While the Gillard Government puts the finishing touches on the climate policy Prime Minister will apparently not unveil tomorrow at the Press Club, the prosaic reality of a carbon-addicted economy chugs away all around us.
The biggest source of CO2-equivalent emissions in Australia is our power generation industry, courtesy mainly of its reliance on coal. In 2008, according to National Greenhouse Gas Inventory figures, coal-fired power accounted for 31.4% of our entire CO2 emissions. Lower emissions-intensity gas-fired power accounts for another approximately 3.5%. The electricity sector’s share of our emissions has slowly grown over the decade. It was around 33% in 2003.
While we casually refer to the electricity industry, coal-fired power is an unusual sort of industry – one dominated by state governments.
By capacity, around 62% of our coal-fired power industry is owned by state governments. The biggest are the NSW Government’s Macquarie Generation and Delta Electricity, which between them control nearly 9GW of coal-fired generating capacity. The next biggest is Western Australia’s Verve Energy, which controls around 2.2 GW. The Queensland state-owned companies Stanwell, Tarong and CS Energy together control around 5.7 GW.
British company International Power, through ownership of Hazelwood Loy Yang B, controls 2.6 GW and Hong Kong-based CLP owns Yallourn (1480 GW). Alinta controls around 850 MW of coal-fired power out of its overall generation portfolio of about 3 GW. Loy Yang A in Victoria is controlled by a mix of foreign and local interests.
And it is state governments that are driving the growth in coal-fired power. Burning coal to make power is anything but a dying industry.
As Crikey revealed in March, there are plans for up to a dozen new coal-fired power stations across every state except Tasmania, which together would add 7% to our national emissions total from 2008.
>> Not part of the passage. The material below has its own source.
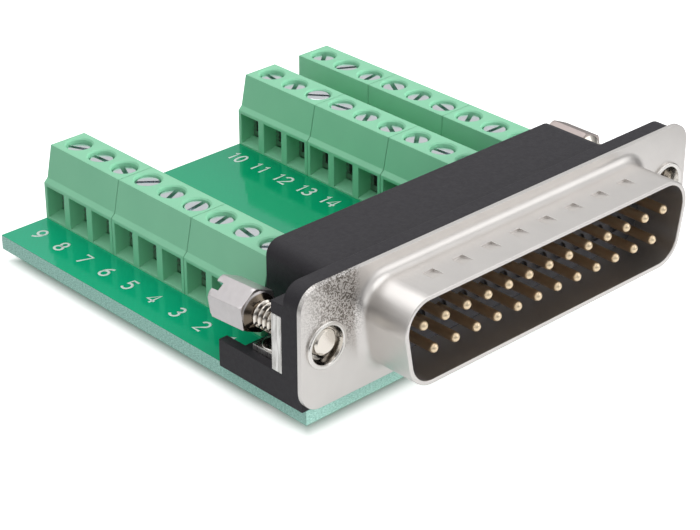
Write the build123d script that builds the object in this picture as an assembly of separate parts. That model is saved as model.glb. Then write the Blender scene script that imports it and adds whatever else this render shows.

In NSW the Bayswater 2 and Mt Piper 2 expansion projects – worth 2 GW each – are controlled respectively by Macquarie and Delta, and caught up in the NSW Government’s Sisyphean electricity privatization process. Both are ostensibly set to be either coal or gas-fired, but the chances of their being gas-fired are remote. The Mt Piper site doesn’t even have adequate access to gas supplies.
And on Monday the WA Government approved three projects involving new or redeveloped coal-fired plants. Resources company Aviva wants to build a 450 MW plant at Eneabba; the Bluewaters expansion plants (400 MW total) at Collie is, according to reports in today’s Fin Review, set to be sold to Verve Energy following the collapse of the Griffin Group, and Verve has also received approval to redevelop and bring back online the mothballed 240 MW Muja A and B plants.
The Queensland Government is also investing in new coal-fired power stations under the cover of as-yet unproven CCS technology. It is putting more than $100m into the Stanwell-owned Zerogen project for a 580 MW coal-fired plant, and Stanwell is working with GE on the Wandoan project, which will use coal from Xstrata’s Wandoan coal mine.
In fact, all new state government coal-fired projects have a thin coating of greenwash. WA Environment Minister Donna Faragher said the new coal-fired stations in WA would have “a greenhouse gas abatement program” that “will require the power stations to achieve continuous improvement in net greenhouse gas emissions.”
While public debate has been, and continues to be, focused on Federal Government climate change policies, state governments have been critical in driving the growth of coal-fired power. They’ve driven growth either directly through state-owned corporations developing new coal-fired power plants, or through subsidies for unproven technologies to mitigate the emissions of new coal-fired plants, or through environmental approvals of new coal-fired plants.
You could see the distraction at work in Faragher’s press release, in which she “re-confirmed that greenhouse gas abatement was best addressed through a national approach and the timing and details was a matter for the Federal Government.”
But it’s not the Federal Government that is driving the growth in coal-fired power. It’s state governments. They should no longer escape scrutiny as the key decision makers in our continuing addiction to coal.